Readers may recall the May 2012 announcement from SAP that it had acquired procurement technology and B2B services provider Ariba for $4.5 Billion. SAP was willing to pay a 20 percent premium over existing market value to incorporate Ariba functionality and services under its umbrella.
Supply Chain Matters recently had an updated briefing from Ariba, now officially termed An SAP Company. In our initial assessment of this acquisition, our view was that this marriage implied a lot of joint work over the coming months, especially in addressing functionality overlaps among current SAP applications supporting both indirect and direct procurement needs. Our first follow-up briefing was therefore focused on the progress achieved thus far in bringing these two companies together in offering combined procurement business process technology and B2B supplier network services. Progress has been made in the indirect procurement process area support, but more work remains in the direct materials support area. Overall, that is what should be expected at this point.
The actual acquisition ultimately closed in the early part of calendar Q4 last year, thus integration efforts really have progressed about four to six months, depending on perspective. In our briefing, the first priority was described as the combining of sales teams, which was characterized as going very well. This area of initial priority should not surprise since Ariba had bounced back from an operating loss in 2011 to becoming somewhat profitable at the time of the acquisition announcement. Sales momentum is therefore a big deal for both parties. Ariba sales teams are now deployed in a SAP procurement product and B2B vendor network specialist category. If they have not done so already, SAP installed based readers can expect an Ariba sales representative to call to explore your current overall indirect procurement, overall spend and network maintenance challenges, while outlining the benefits of Ariba Supplier Network and associated services.

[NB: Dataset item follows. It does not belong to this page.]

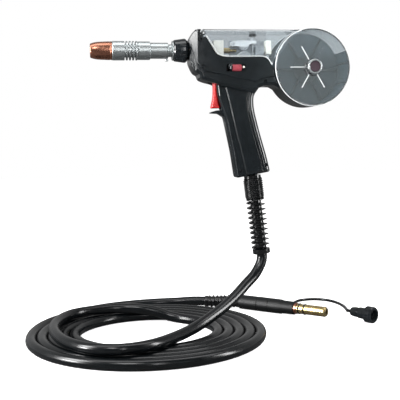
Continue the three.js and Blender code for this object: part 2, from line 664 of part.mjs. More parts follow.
function buildBoot() {
  const [top, bottom] = BOOT;
  return turned('z', [
    [-top, CABLE_R + 0.4], [-top, 11.8], [-top - 2, 14.4],
    ...ridges(-top - 3, -bottom + 1, 7, 13.1, 14.4),
    [-bottom, 14], [-bottom, CABLE_R + 0.4], [-top, CABLE_R + 0.4],
  ], 12);
}
add('cable_boot', buildBoot(), blackRubber, reliefGroup);

function buildRelief() {
  const [top, bottom] = RELIEF;
  const bore = CABLE_R + 0.4;
  return turned('z', [
    [-top, bore], [-top, 13.6], [-top - 1.8, 13.6],
    ...ridges(-top - 3, -bottom + 7.8, 10, 9.5, 14.1),
    [-bottom + 7.2, 13.4], [-bottom + 0.8, 13.4], [-bottom, 12.6], [-bottom, bore], [-top, bore],
  ], 12);
}
add('strain_relief', buildRelief(), blackRubber, reliefGroup);
add('inner_cable', rod('z', -RELIEF[1] + 0.2, 4, CABLE_R, [0, 0, 0], 16), cableRubber, reliefGroup);

const exitPoint = new THREE.Vector3(0, 0, -RELIEF[1] - GAP)
  .applyAxisAngle(new THREE.Vector3(0, 1, 0), rad(-RELIEF_TILT))
  .add(new THREE.Vector3(...RELIEF_TOP));

// ---- power cable: hanging run, coil on the floor, and the run to the plug ----
const DROP = [
  [exitPoint.x, exitPoint.y, exitPoint.z], [22.8, 0, -180.5], [20.3, -1.6, -190], [9.6, -7, -206],
  [-7, -17, -219],
  [-24, -29, -232], [-45, -44, -245], [-69, -62, -256], [-96, -84, -265], [-131, -118, -269.2],
  [-168, -151, -269.4], [-206, -163, -269.4], [-244, -149, -269.4], [-274, -113, -269.4],
  [-291, -64, -269.4], [-296, -14, -269.4], [-287, 34, -269.4], [-268, 68, -269.4],
];
const TAIL = [
  [-232, 168, -286], [-200, 184, -286], [-160, 195, -286], [-120, 199, -286], [-84, 195, -285.2],
  [-58, 187, -283.3], [-38.6, 179.4, -283],
];
add('power_cable', tubeAlong(DROP, CABLE_R, 36, 10), cableRubber);
add('cable_coil', turned('z', [
  [FLOOR, COIL_R[0] + 3], [FLOOR, COIL_R[1] - 3], [FLOOR + 5, COIL_R[1]],
  [FLOOR + 11, COIL_R[1]], [FLOOR + 2 * CABLE_R, COIL_R[1] - 4],
  [FLOOR + 2 * CABLE_R, COIL_R[0] + 4], [FLOOR + 8, COIL_R[0]], [FLOOR, COIL_R[0] + 3],
], 44, [COIL[0], COIL[1], 0]), cableRubber);
add('cable_tail', tubeAlong(TAIL, CABLE_R, 9, 10), cableRubber);

// ---- power plug at the cable's far end ----
const heading = (degrees) => new THREE.Vector3(Math.cos(rad(degrees)), Math.sin(rad(degrees)), 0);

// Bends a body built along +Z from z = 0 to z = length onto a curve.
function bent(geometry, curve, length) {
  const up = new THREE.Vector3(0, 0, 1);
  const position = geometry.attributes.position;
  for (let i = 0; i < position.count; i += 1) {
    const t = THREE.MathUtils.clamp(position.getZ(i) / length, 0, 1);
    const tangent = curve.getTangentAt(t);
    const side = new THREE.Vector3().crossVectors(up, tangent).normalize();
    const top = new THREE.Vector3().crossVectors(tangent, side);
    const point = curve.getPointAt(t)
      .addScaledVector(side, position.getX(i))
      .addScaledVector(top, position.getY(i));
    position.setXYZ(i, point.x, point.y, point.z);
  }
  return geometry;
}

const plugStart = new THREE.Vector3(...PLUG_AXIS);
const tailEnd = new THREE.Vector3(...TAIL[TAIL.length - 1]);
const reliefCurve = new THREE.CubicBezierCurve3(
  tailEnd.clone().addScaledVector(heading(-21), GAP),
  tailEnd.clone().addScaledVector(heading(-21), 22),
  plugStart.clone().addScaledVector(heading(PLUG_TURN), -22),
  plugStart,
);

function buildPlugRelief() {
  const length = reliefCurve.getLength();
  return bent(turned('z', [
    [0, 0], [0, 8.8], [0.8, 9.6], [5.4, 9.6], ...ridges(6, length - 6, 8, 8.6, 10.9),
    [length - 5, 10.4], [length - GAP, 10.4], [length - GAP, 0],
  ], 12), reliefCurve, length);
}
add('plug_relief', buildPlugRelief(), blackRubber);

const plug = new THREE.Group();
plug.position.set(...PLUG_AXIS);
plug.rotation.z = rad(PLUG_TURN);
torch.add(plug);
const LEAD_OUT = 70;                 // control cable outlet, along the power plug's grip

function buildPlugGrip() {
  const end = PLUG_GRIP;
  const grip = turned('x', [
    [0, 0], [0, 10.6], [1.6, 12.2], [37, 12.3], [37.6, 11.7], [38.6, 11.7], [39.2, 12.4],
    [82, 12.2], [84, 11.2], [end - 1, 10.8], [end, 10.2], [end, 0],
  ], 18);
  const grommet = turned('y', [[6, 0], [6, 5], [13, 4.8], [14.6, 3.6], [14.6, 0]], 12,
    [LEAD_OUT + 6, 0, 0]);
  return join(grip, grommet);
}
add('plug_grip', buildPlugGrip(), blackPlastic, plug);
add('plug_collar', pipe('x', PLUG_GRIP + GAP, PLUG_GRIP + 4.6, 6.6, 9.2, [0, 0, 0], 20), copper,
  plug);
add('power_plug', turned('x', [
  [PLUG_GRIP + GAP, 0], [PLUG_GRIP + GAP, 6.3], [113, 6.3], [113, 8.3], [115.2, 8.3],
  [115.2, 7], [118, 7], [118, 8.3], [125, 8.3], [125, 7], [127.8, 7], [127.8, 8.3],
  [163, 8.3], [165.4, 6.6], [165.4, 3], [150, 3], [150, 0],
], 18), brass, plug);
for (const [name, along] of [['o_ring_rear', 116.6], ['o_ring_front', 126.4]]) {
  const ring = new THREE.TorusGeometry(8.3, 1.05, 4, 12);
  ring.rotateY(Math.PI / 2);
  ring.translate(along, 0, 0);
  add(name, ring, blackRubber, plug);
}

// ---- control cable and its plug ----
const outlet = new THREE.Vector3(LEAD_OUT + 6, 14.6 + GAP, 0)
  .applyAxisAngle(new THREE.Vector3(0, 0, 1), rad(PLUG_TURN))
  .add(plugStart);
const LEAD = [
  [outlet.x, outlet.y, outlet.z], [88.6, 113.4, -281.6], [96, 123.6, -284.8], [108, 144, -290],
  [121, 166, -291.4], [135, 182, -291.4], [153, 188, -291.4], [173, 184, -291.4],
  [188, 168, -291.4], [195, 146, -291.4], [196, 116, -291.4], [190, 86, -290],
  [181.6, 58, -285], [175.4, 41, -281.8], [175.2, 36.6, -280.9],
];
const controlStart = new THREE.Vector3(...CONTROL_AXIS);
const leadEnd = controlStart.clone().addScaledVector(heading(CONTROL_TURN), -GAP);
add('control_cable', tubeAlong([...LEAD, [leadEnd.x, leadEnd.y, leadEnd.z]], THIN_R, 24, 8),
  cableRubber);

const controlPlug = new THREE.Group();
controlPlug.position.set(...CONTROL_AXIS);
controlPlug.rotation.z = rad(CONTROL_TURN);
torch.add(controlPlug);

function buildControlPlug() {
  const shell = turned('x', [
    [0, 0], [0, 4.6], [2, 7], [8, 8], [14.6, 8], [15.4, 7.2], [16.4, 7.2], [17, 9],
    [30.4, 9.2], [30.8, 8.4], [42, 8.4], [42, 7.4], [37, 7.4], [37, 0],
  ], 16);
  const pins = [];
  for (let i = 0; i < 5; i += 1) {
    const angle = i * 2 * Math.PI / 5;
    pins.push(rod('x', 36, 41, 0.9, [0, 4.4 * Math.cos(angle), 4.4 * Math.sin(angle)], 6));
  }
  return join(shell, ...pins);
}
add('control_plug', buildControlPlug(), blackPlastic, controlPlug);

function buildPlugRing() {
  const ring = turned('x', [
    [31, 8.8], [31, 12.2], [32, 13.1], [43, 13.1], [44.6, 12], [44.6, 8.8], [31, 8.8],
  ], 20);
  const notches = [];
  for (let i = 0; i < 10; i += 1) {
    const angle = i * 2 * Math.PI / 10;
    notches.push(rod('x', 30, 42.6, 1.9,
      [0, 14.2 * Math.cos(angle), 14.2 * Math.sin(angle)], 6));
  }
  return cut(ring, ...notches);
}
add('plug_ring', buildPlugRing(), blackPlastic, controlPlug);

export default torch;
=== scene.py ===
import json
import math

import bmesh
import bpy
from mathutils import Matrix, Vector


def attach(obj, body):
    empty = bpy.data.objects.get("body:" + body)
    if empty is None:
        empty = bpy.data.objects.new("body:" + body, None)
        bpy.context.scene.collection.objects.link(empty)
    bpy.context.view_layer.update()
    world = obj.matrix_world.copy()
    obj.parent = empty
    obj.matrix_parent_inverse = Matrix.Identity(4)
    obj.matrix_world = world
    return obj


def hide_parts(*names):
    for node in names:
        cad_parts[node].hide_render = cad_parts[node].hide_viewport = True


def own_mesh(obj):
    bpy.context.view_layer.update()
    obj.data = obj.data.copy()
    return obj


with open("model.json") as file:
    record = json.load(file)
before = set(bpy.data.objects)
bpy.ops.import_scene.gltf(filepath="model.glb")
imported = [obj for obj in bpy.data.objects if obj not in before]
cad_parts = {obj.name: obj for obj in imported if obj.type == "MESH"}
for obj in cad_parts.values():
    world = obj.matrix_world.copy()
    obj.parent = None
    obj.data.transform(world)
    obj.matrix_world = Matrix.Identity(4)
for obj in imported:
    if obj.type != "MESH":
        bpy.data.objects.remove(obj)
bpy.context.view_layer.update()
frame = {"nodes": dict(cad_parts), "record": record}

# MIG spool-gun torch. Sketches are in millimetres, as on a workshop drawing, and toMetres
# turns them into Blender's metres when a mesh is made.
toMetres = 0.001
# the body that each CAD node rides on, and its material
bodyOf = {node: body for body, nodes in frame["record"]["behaviour"]["bodies"].items()
          for node in nodes}
slotOf = {part["node"]: part["material_slot"] for part in frame["record"]["subparts"]}

# the main sizes of the gun, in millimetres and degrees
gun = {
    "lineZ": 134.5,                 # height of the barrel's axis
    "bodyHalf": 25.0, "waistHalf": 23.4, "gripHalf": 17.0, "gripRound": 7.0,
    "wall": 2.5, "clearWall": 2.0, "gap": 0.3,
    "canopyTop": 163.0, "canopyPin": (-66.5, 157.6), "earRadius": 5.4,
    "spool": (97.5, 107.0), "drumRadius": 58.0, "drumBack": 22.0, "roundSides": 160,
    "coverFront": -30.0, "coverBack": -28.0, "rimStep": 26.0, "rimTop": 107.0,
    "triggerPin": (-40.0, 92.0), "dial": (-19.1, -22.2, 107.0),
    "roll": (-2.0, 121.6), "pressRoll": (-2.0, 143.1), "screw": (12.6, 2.6),
    "reliefTop": (8.6, 0.0, -50.0), "reliefTilt": 6.25,
    "boot": (6.6, 40.0), "relief": (40.3, 125.5),
    "cableRadius": 8.0, "leadRadius": 2.5,
    "plugBack": (20.0, 152.0, -281.4), "plugTurn": -44.3,
    "controlBack": (178.6, 31.0, -280.7), "controlTurn": -58.6, "floor": -294.0,
}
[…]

While some select SAP customers are nudging toward more direct procurement process support, more integration in this area will need to occur in the current months. Ariba’s internal teams are aligning to support SAP’s deep industry business unit (IBU) approach in addressing unique business process needs in sourcing, procurement and B2B supplier connectivity areas, which obviously takes some time. Our sense from the description of progress is that Ariba does not wish to oversell at this point, and is willing to take the time to develop a collective longer-term integration roadmap.
In product dimension, 25 groups are working on various areas of technology and application integration in what is described as a “library of options”. Teams are evaluating areas related to consistency in technology platforms, leveraging SAP’s newer technologies such as Crossgate and specific combined application offerings. Customers can also expect Ariba to continue to rely on its current information integration toolkit built on the HubSpan platform, but concentrate more on SAP’s strategic information integration platform components. The entire Ariba partner network is described as being in the early stages of review. Readers can expect Ariba to have a more concentrated focus on small and medium sized businesses to leverage both its Supplier Network and SAP Business One accounts.
Bottom line from our perspective, the assimilation of Ariba within SAP is progressing as expected.
SAP customers can expect a strong emphasis on providing added value in various indirect procurement business process areas in 2013.
Given the scope of integration and assimilation challenges remaining in the direct procurement business process area, which is a core capability need of SAP installed base customers, we do not expect any major announcements until later this year. However, our sense is that both teams are beginning to realize the overall market and competitive potential for more timely integration of the direct procurement and B2B process applications and corresponding SAP technology stack, but are being realistic on the work that remains to be completed.